One of Fortgang's classmates at Princeton, Briana Payton, who is African American and female, wrote an excellent response to Fortgang. She
notes, "Fortgang's privilege is, in essence, the inability to not see
[racism and sexism] as problematic because it doesn't affect him." She
goes on to address Fortgang's false claim that we live in a meritocracy
where everyone starts from the same place and social conditions: "No one
is saying Fortgang did not sow seeds, but checking his privilege is
just acknowledging that the ground he tilled was more fertile than the
ground others tilled. They could have spent the same amount of time in
the hot sun, watering these seeds, but Fortgang might still reap better
results because of certain advantages. For example, he says his value
of education is a privilege, and it might be. However, his African
American counterpart in an underfunded, under-sourced school with the
same value of education and work ethic may not be afforded the same
opportunities at the end of his high school career.

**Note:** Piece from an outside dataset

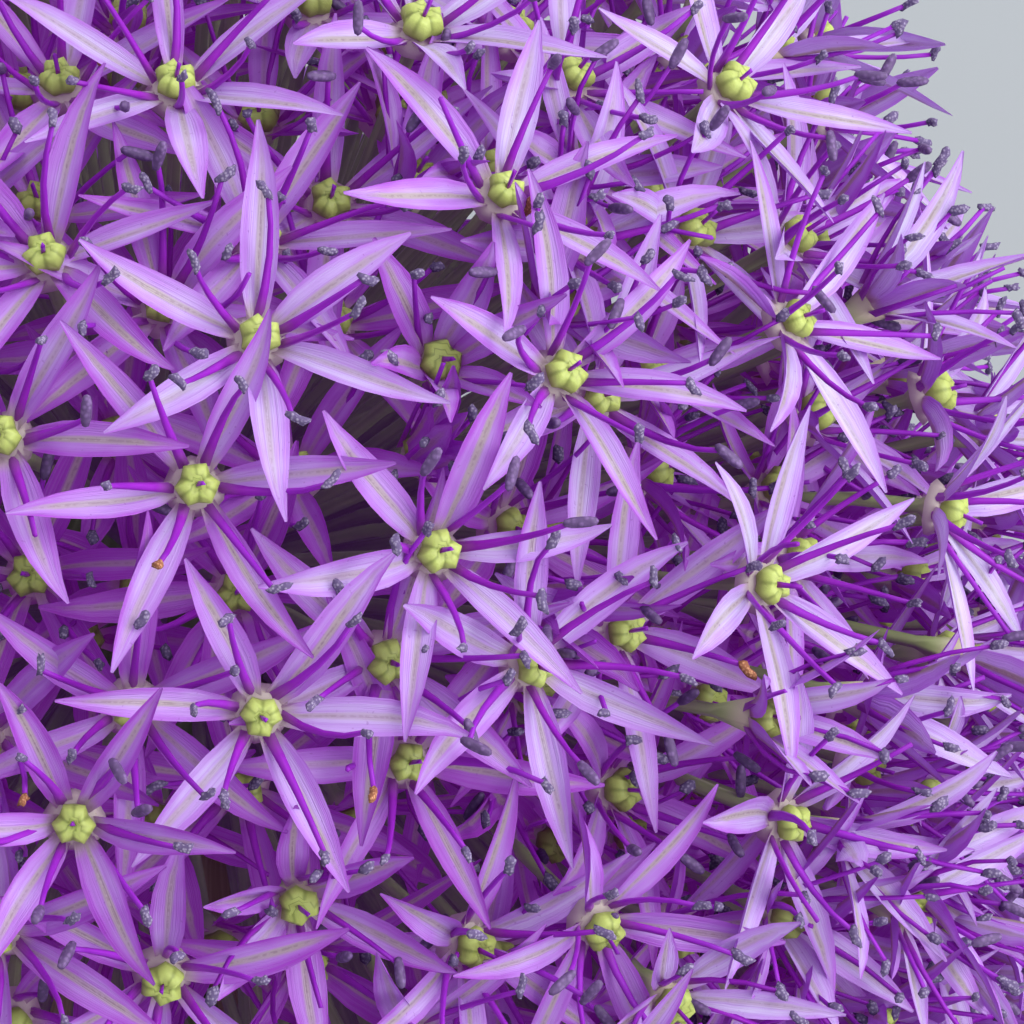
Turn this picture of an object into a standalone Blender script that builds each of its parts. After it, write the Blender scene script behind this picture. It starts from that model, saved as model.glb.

Ultimately, success
is when hard work meets opportunity."
What
makes Payton's argument more credible is that she acknowledges her own
privileges--coming from an intact family and the upper middle class. If
only Fortgang--and so, so many other whites could acknowledge their
privileges. What Fortgang and those who share his beliefs refuse to
understand is that he does not face the same suspicion based solely upon
his skin color from police, store clerks, teachers and jurors that an
African American faces. The list is long of African Americans who have
overcome systemic and institutionalized racism, but that is a credit to
their hard work and determination rather than because they started from
the same place as their White counterparts. In a similar manner,
gender, class and sexual orientation among others each bring with them
subtle yet powerful daily discriminations and "micro-aggressions."
A
Christian response to the "elegant" institutionalized and systemic
racism of our culture begins with White Christians coming clean about
their own racism and repenting from it. The next steps involve
Christians working with people of all faiths and those of none to
dismantle the unrecognized ways racism and sexism (and classism, and
heterosexism and. . . ) continue to hold sway. The few fools like Bundy
and Sterling who wear their true views on their sleeves for all the
world to see are shrinking in number each day. We really don't have the
luxury anymore of people being blatant about their discrimination. Our
culture's system of oppression is much more difficult to acknowledge
and reject. The Church should be the place where people can achieve the
humility necessary to repent and work for change; it's too bad it often
is the last bastion of discrimination.